===== Data segment
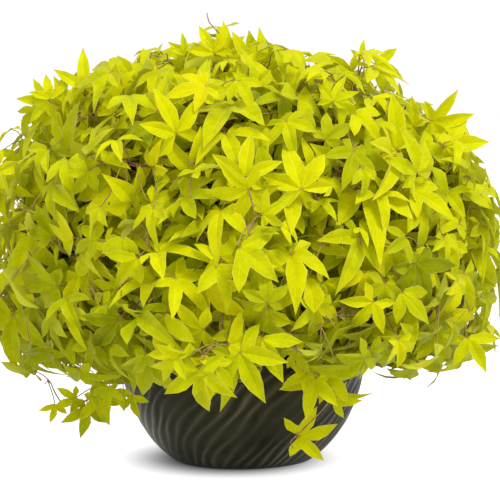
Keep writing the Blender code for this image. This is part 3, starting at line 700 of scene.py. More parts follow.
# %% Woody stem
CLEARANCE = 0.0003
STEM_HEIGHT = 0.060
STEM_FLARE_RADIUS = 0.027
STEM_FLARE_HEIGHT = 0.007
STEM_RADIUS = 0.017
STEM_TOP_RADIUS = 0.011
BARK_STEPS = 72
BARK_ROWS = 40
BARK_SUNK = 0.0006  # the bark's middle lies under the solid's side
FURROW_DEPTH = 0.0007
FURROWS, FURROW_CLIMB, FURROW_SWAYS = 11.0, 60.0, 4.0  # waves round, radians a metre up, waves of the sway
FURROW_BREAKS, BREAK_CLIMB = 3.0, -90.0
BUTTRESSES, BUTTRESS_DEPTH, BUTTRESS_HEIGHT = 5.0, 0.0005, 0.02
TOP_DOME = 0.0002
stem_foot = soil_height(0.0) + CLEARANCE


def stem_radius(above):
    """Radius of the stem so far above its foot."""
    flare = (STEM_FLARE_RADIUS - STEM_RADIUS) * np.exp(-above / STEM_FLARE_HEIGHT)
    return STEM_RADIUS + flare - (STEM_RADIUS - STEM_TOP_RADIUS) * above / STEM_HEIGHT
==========
» Task directions:
Please write out the material word for word from its first line through the line holding "stem_foot = soil_height(0.0) + CLEARANCE", including both, and no line past it.

» Full response:
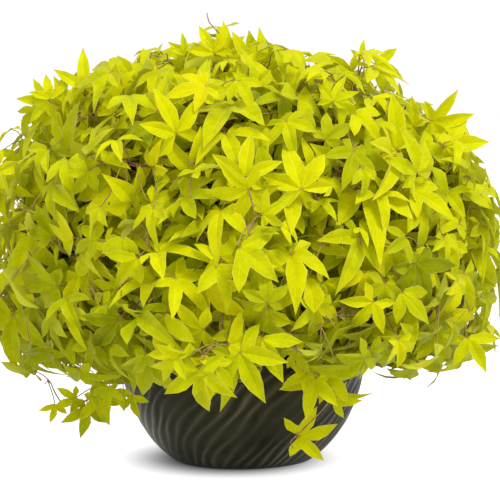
Keep writing the Blender code for this image. This is part 3, starting at line 700 of scene.py. More parts follow.
# %% Woody stem
CLEARANCE = 0.0003
STEM_HEIGHT = 0.060
STEM_FLARE_RADIUS = 0.027
STEM_FLARE_HEIGHT = 0.007
STEM_RADIUS = 0.017
STEM_TOP_RADIUS = 0.011
BARK_STEPS = 72
BARK_ROWS = 40
BARK_SUNK = 0.0006  # the bark's middle lies under the solid's side
FURROW_DEPTH = 0.0007
FURROWS, FURROW_CLIMB, FURROW_SWAYS = 11.0, 60.0, 4.0  # waves round, radians a metre up, waves of the sway
FURROW_BREAKS, BREAK_CLIMB = 3.0, -90.0
BUTTRESSES, BUTTRESS_DEPTH, BUTTRESS_HEIGHT = 5.0, 0.0005, 0.02
TOP_DOME = 0.0002
stem_foot = soil_height(0.0) + CLEARANCE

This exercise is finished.